Rows from a 3D modeling dataset
· · · ·
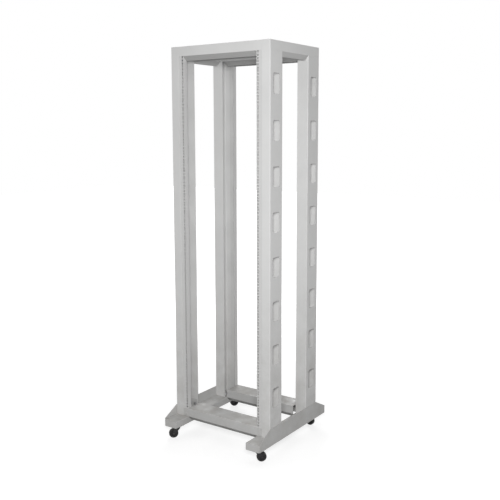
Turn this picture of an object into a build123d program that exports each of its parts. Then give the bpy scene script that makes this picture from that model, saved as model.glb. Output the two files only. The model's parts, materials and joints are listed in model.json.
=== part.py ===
from build123d import *
import os

# Four post open frame rack on casters, 42 units tall.
# X runs across the rack, -Y is its front, Z is up.
# The origin is on the floor, under the middle of the frame. Sizes are in millimetres.

# Overall frame
rack_opening = 450.0
side_width = 80.0
frame_depth = 460.0
frame_top = 2070.0
sheet = 2.0
bend_radius = 3.0
seat_gap = 0.3

# Rack units and their square holes
unit_height = 44.45
unit_count = 42
first_unit_height = 156.0
hole_size = 9.5
hole_inset = 7.55
hole_from_unit_edge = 6.35

# Corner posts
post_depth = 108.0
band_width = 48.0
inner_flange_width = 64.0
slot_count = 8
slot_unit_count = 5
slot_length = 100.0
slot_width = 60.0
slot_corner_radius = 12.0

# Mounting rails behind the bands of the posts
rail_overlap = 12.0
rail_lip = 26.0

# Folded beams of the top and the base
top_beam_wall = 48.0
base_beam_wall = 45.0
beam_lip_drop = 24.0
beam_lip_run = 24.0
side_lip_run = 18.0
base_beam_top = 154.0

# Skids, their ends and their side plates
skid_height = 38.0
skid_wall = 2.5
skid_corner_radius = 4.0
foot_reach = 95.0
end_plate = 3.0
side_plate = 3.0
side_plate_top = 160.0
side_plate_tip_height = 42.0
side_plate_rounding = 12.0

# Foot angles inside the posts
angle_leg = 60.0
angle_thickness = 3.0
angle_bend_radius = 5.0
angle_width = 54.0

# Casters
caster_height = 70.0
caster_inset = 42.0
caster_reach = 48.0
caster_plate_size = 60.0
caster_plate = 3.0
caster_plate_rounding = 6.0
race_radius = 19.0
race_height = 8.0
race_gap = 0.5
kingpin_radius = 6.0
kingpin_length = 7.0
crown_thickness = 3.0
crown_length = 30.0
fork_leg = 2.5
fork_eye_radius = 8.0
fork_side_gap = 0.5
trail = 20.0
wheel_radius = 25.0
wheel_width = 20.0
wheel_chamfer = 3.0
wheel_recess = 3.0
wheel_rim = 6.0
hub_radius = 9.0
hub_width = 22.0
axle_radius = 4.0
axle_head_radius = 6.5
axle_head = 2.5
running_clearance = 0.05
swivel_angles = {
    "front_left": 225.0,
    "front_right": 45.0,
    "rear_left": 200.0,
    "rear_right": 180.0,
}

# Sizes that follow from the driving ones
rail_edge = rack_opening / 2
half_width = rail_edge + side_width
half_depth = frame_depth / 2
band_edge = half_width - band_width
post_top = frame_top - top_beam_wall
post_bottom = caster_height + skid_height
beam_between = rail_edge - seat_gap
base_wall_bottom = base_beam_top - base_beam_wall
unit_span = unit_count * unit_height
slot_pitch = slot_unit_count * unit_height
skid_half_length = half_depth + foot_reach
caster_x = half_width - caster_inset
caster_y = half_depth + caster_reach

# The four corners as their side in X and in Y
corners = {
    "front_left": (-1, -1),
    "front_right": (1, -1),
    "rear_left": (-1, 1),
    "rear_right": (1, 1),
}


def folded_section(points, thickness, radius, side):
    """Section of a folded sheet whose outer line runs through the points."""
    outer = FilletPolyline(*points, radius=radius)
    return make_face(offset(outer, amount=thickness, side=side, closed=True))


def place_at_corner(shape, corner):
    """Mirror a shape made for the front right corner to another corner."""
    side_x, side_y = corners[corner]
    if side_x < 0:
        shape = mirror(shape, Plane.YZ)
    if side_y > 0:
        shape = mirror(shape, Plane.XZ)
    return shape


def save(shape, name):
    """Write one node of the assembly."""
    export_step(shape, f"parts/{name}.step")


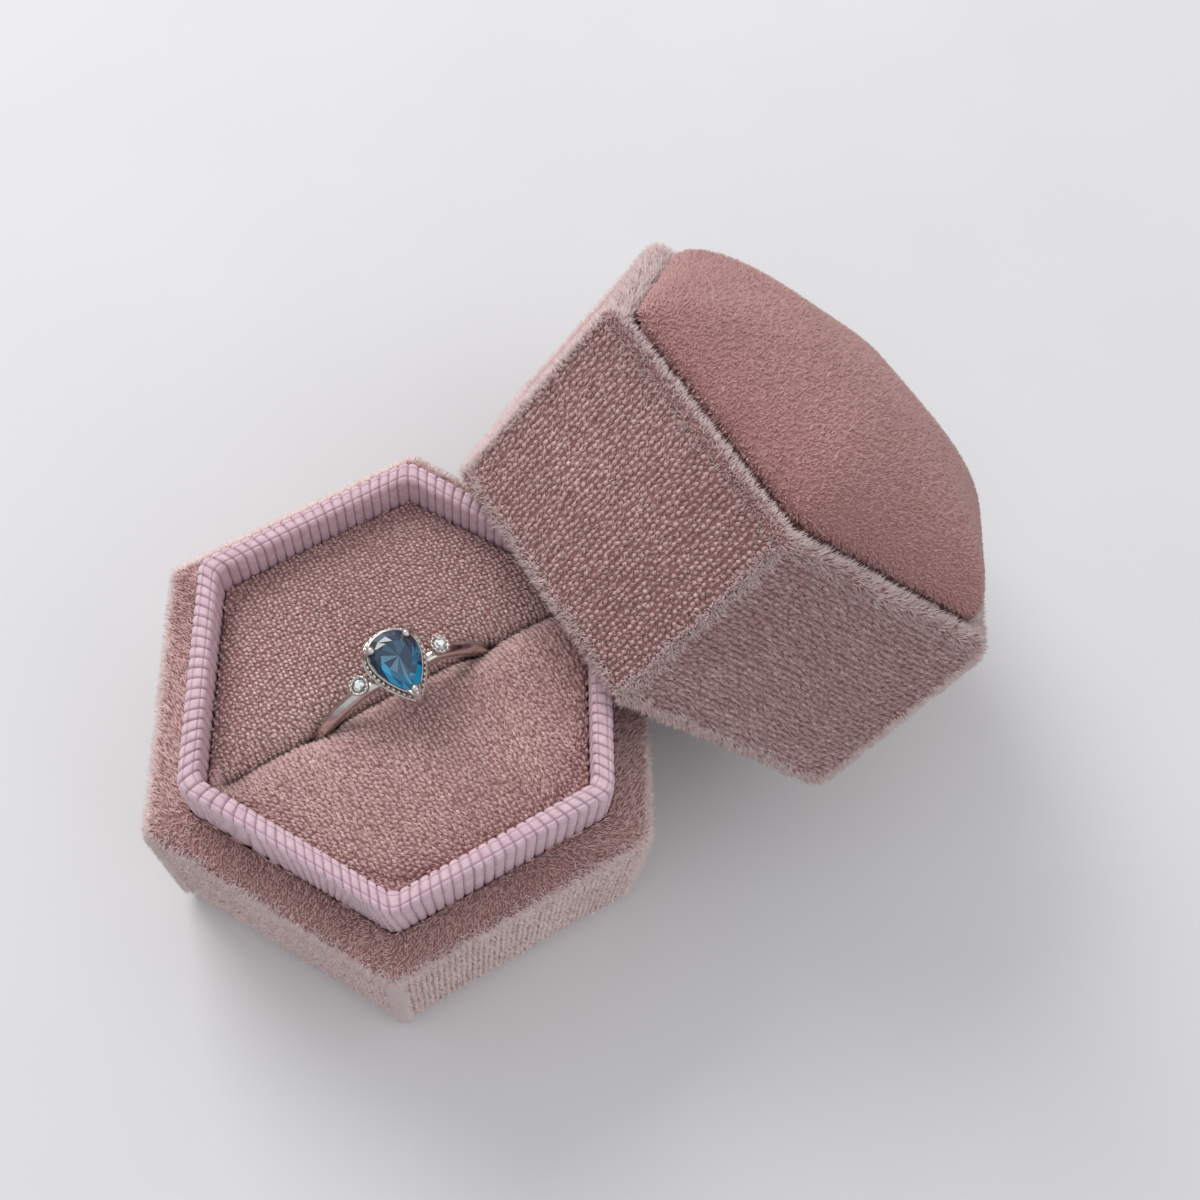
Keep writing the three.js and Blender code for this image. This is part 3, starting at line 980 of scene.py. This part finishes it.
· · · ·
Work to do
Please give an exact restatement of only the lines from the beginning of the material above to the line with "seat_gap = 0.3", inclusive.

Response to the task
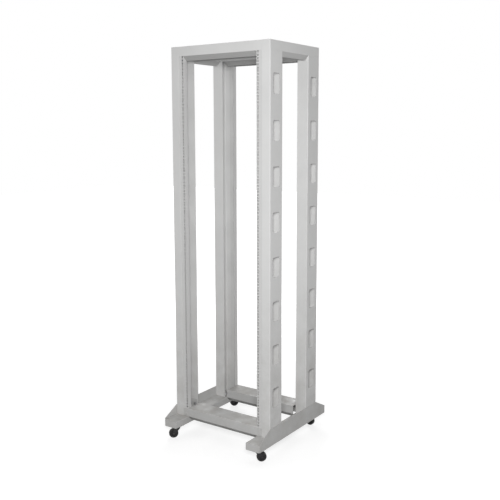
Turn this picture of an object into a build123d program that exports each of its parts. Then give the bpy scene script that makes this picture from that model, saved as model.glb. Output the two files only. The model's parts, materials and joints are listed in model.json.
=== part.py ===
from build123d import *
import os

# Four post open frame rack on casters, 42 units tall.
# X runs across the rack, -Y is its front, Z is up.
# The origin is on the floor, under the middle of the frame. Sizes are in millimetres.

# Overall frame
rack_opening = 450.0
side_width = 80.0
frame_depth = 460.0
frame_top = 2070.0
sheet = 2.0
bend_radius = 3.0
seat_gap = 0.3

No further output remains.